_Exercise_: Repeat the whole listing exactly.

_Records for this exercise_:
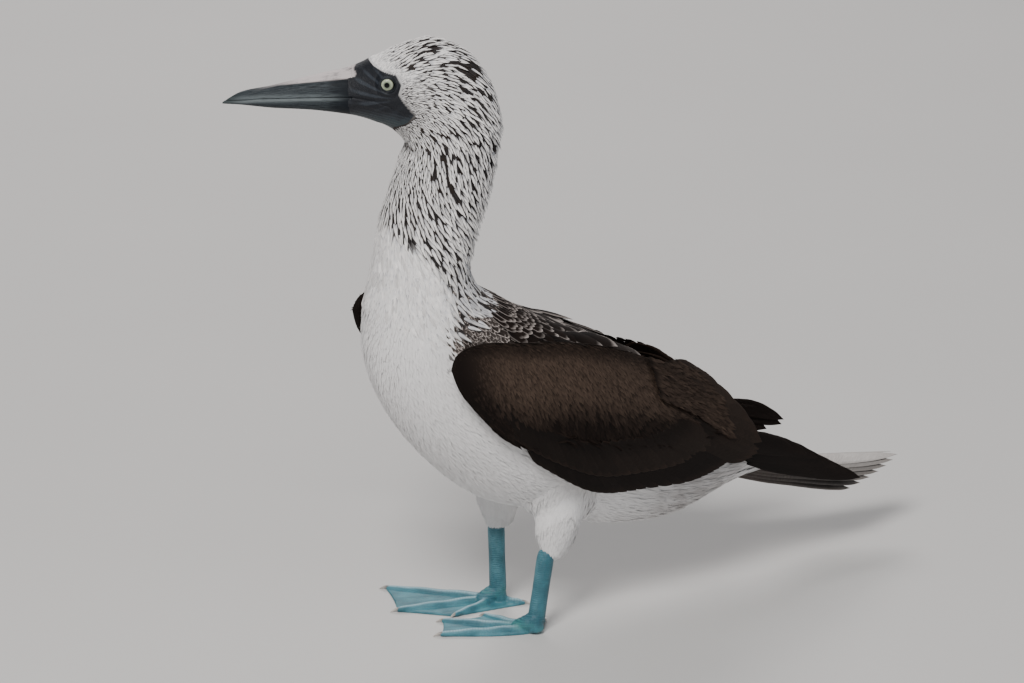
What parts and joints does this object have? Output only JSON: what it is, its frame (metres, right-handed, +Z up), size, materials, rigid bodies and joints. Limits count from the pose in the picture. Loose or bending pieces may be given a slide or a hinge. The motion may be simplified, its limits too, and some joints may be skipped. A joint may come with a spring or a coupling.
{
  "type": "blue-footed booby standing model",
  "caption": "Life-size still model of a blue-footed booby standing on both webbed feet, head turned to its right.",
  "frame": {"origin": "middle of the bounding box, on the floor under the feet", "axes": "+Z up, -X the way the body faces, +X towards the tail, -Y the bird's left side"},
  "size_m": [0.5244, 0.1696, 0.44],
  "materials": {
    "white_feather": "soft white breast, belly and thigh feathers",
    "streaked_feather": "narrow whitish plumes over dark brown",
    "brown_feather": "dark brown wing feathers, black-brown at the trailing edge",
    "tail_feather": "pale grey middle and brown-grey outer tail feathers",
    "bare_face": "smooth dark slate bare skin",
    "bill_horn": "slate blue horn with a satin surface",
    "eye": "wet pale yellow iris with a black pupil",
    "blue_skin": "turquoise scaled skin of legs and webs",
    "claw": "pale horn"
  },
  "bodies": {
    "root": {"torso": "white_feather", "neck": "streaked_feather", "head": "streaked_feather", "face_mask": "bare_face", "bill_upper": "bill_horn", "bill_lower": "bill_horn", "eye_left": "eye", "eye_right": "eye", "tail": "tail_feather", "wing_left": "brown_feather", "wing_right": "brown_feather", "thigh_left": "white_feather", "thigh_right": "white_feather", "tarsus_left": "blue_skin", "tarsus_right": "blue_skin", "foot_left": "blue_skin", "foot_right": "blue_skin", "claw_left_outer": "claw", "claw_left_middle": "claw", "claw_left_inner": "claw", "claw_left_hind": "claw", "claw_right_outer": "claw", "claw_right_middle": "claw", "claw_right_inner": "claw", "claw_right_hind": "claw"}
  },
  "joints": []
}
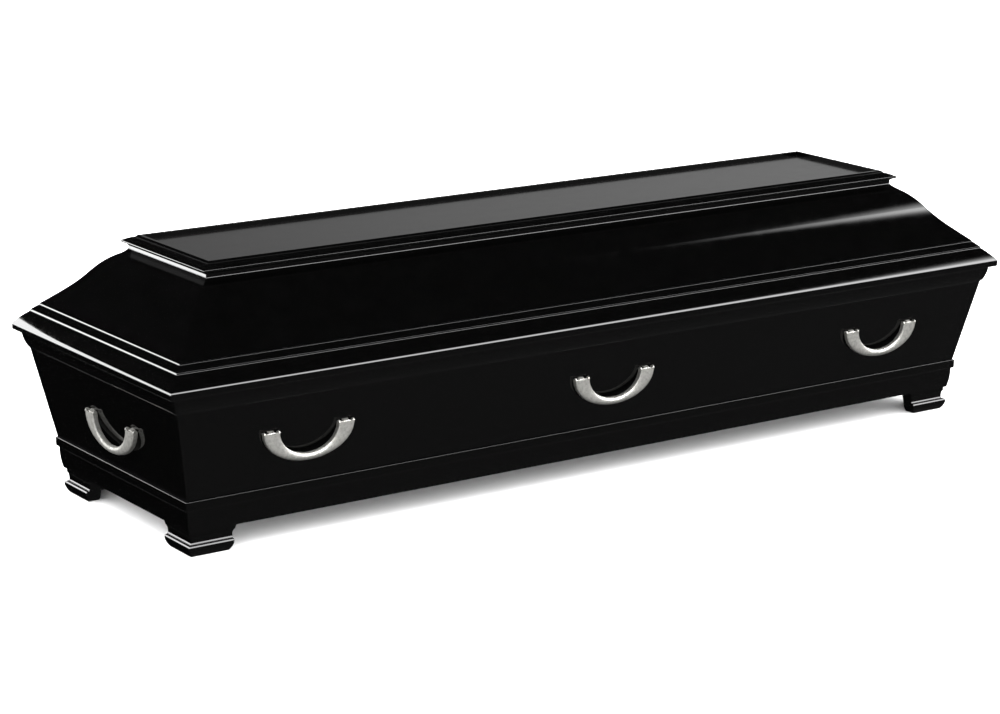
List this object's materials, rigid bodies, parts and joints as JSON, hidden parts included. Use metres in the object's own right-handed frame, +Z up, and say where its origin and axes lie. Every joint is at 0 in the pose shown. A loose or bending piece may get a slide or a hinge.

_Exercise response_:
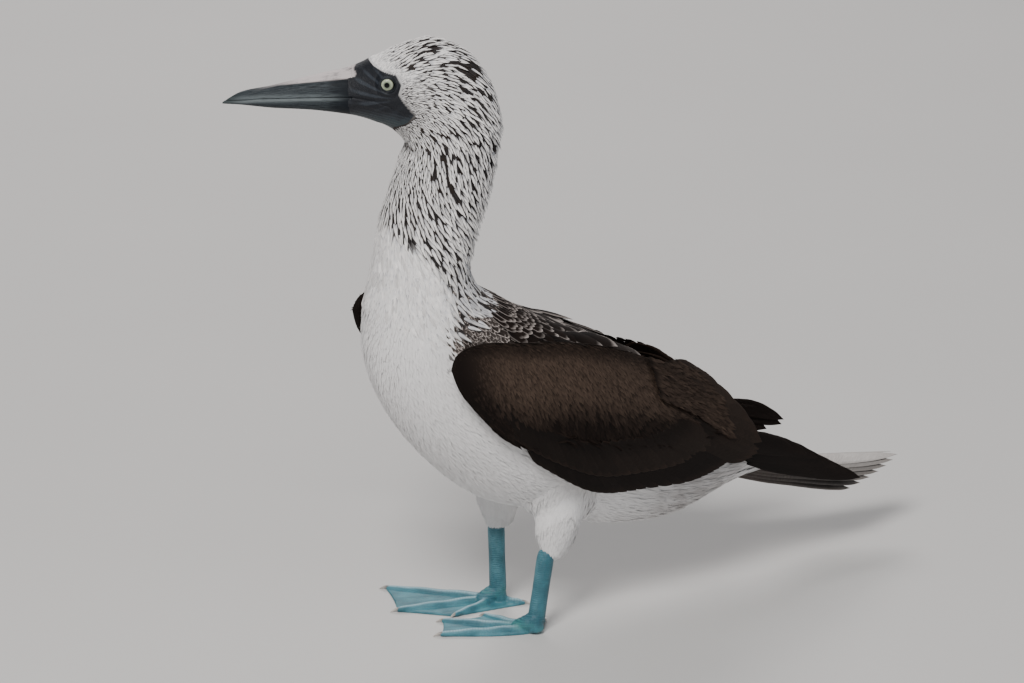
What parts and joints does this object have? Output only JSON: what it is, its frame (metres, right-handed, +Z up), size, materials, rigid bodies and joints. Limits count from the pose in the picture. Loose or bending pieces may be given a slide or a hinge. The motion may be simplified, its limits too, and some joints may be skipped. A joint may come with a spring or a coupling.
{
  "type": "blue-footed booby standing model",
  "caption": "Life-size still model of a blue-footed booby standing on both webbed feet, head turned to its right.",
  "frame": {"origin": "middle of the bounding box, on the floor under the feet", "axes": "+Z up, -X the way the body faces, +X towards the tail, -Y the bird's left side"},
  "size_m": [0.5244, 0.1696, 0.44],
  "materials": {
    "white_feather": "soft white breast, belly and thigh feathers",
    "streaked_feather": "narrow whitish plumes over dark brown",
    "brown_feather": "dark brown wing feathers, black-brown at the trailing edge",
    "tail_feather": "pale grey middle and brown-grey outer tail feathers",
    "bare_face": "smooth dark slate bare skin",
    "bill_horn": "slate blue horn with a satin surface",
    "eye": "wet pale yellow iris with a black pupil",
    "blue_skin": "turquoise scaled skin of legs and webs",
    "claw": "pale horn"
  },
  "bodies": {
    "root": {"torso": "white_feather", "neck": "streaked_feather", "head": "streaked_feather", "face_mask": "bare_face", "bill_upper": "bill_horn", "bill_lower": "bill_horn", "eye_left": "eye", "eye_right": "eye", "tail": "tail_feather", "wing_left": "brown_feather", "wing_right": "brown_feather", "thigh_left": "white_feather", "thigh_right": "white_feather", "tarsus_left": "blue_skin", "tarsus_right": "blue_skin", "foot_left": "blue_skin", "foot_right": "blue_skin", "claw_left_outer": "claw", "claw_left_middle": "claw", "claw_left_inner": "claw", "claw_left_hind": "claw", "claw_right_outer": "claw", "claw_right_middle": "claw", "claw_right_inner": "claw", "claw_right_hind": "claw"}
  },
  "joints": []
}
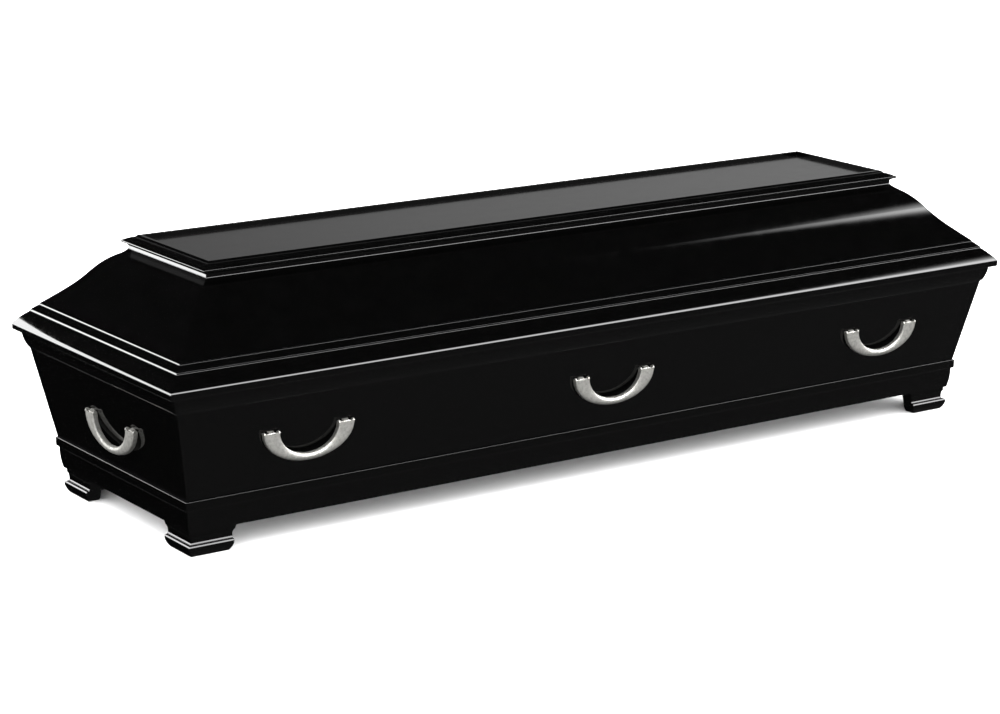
List this object's materials, rigid bodies, parts and joints as JSON, hidden parts included. Use metres in the object's own right-handed frame, +Z up, and say where its origin and axes lie. Every joint is at 0 in the pose shown. A loose or bending piece may get a slide or a hinge.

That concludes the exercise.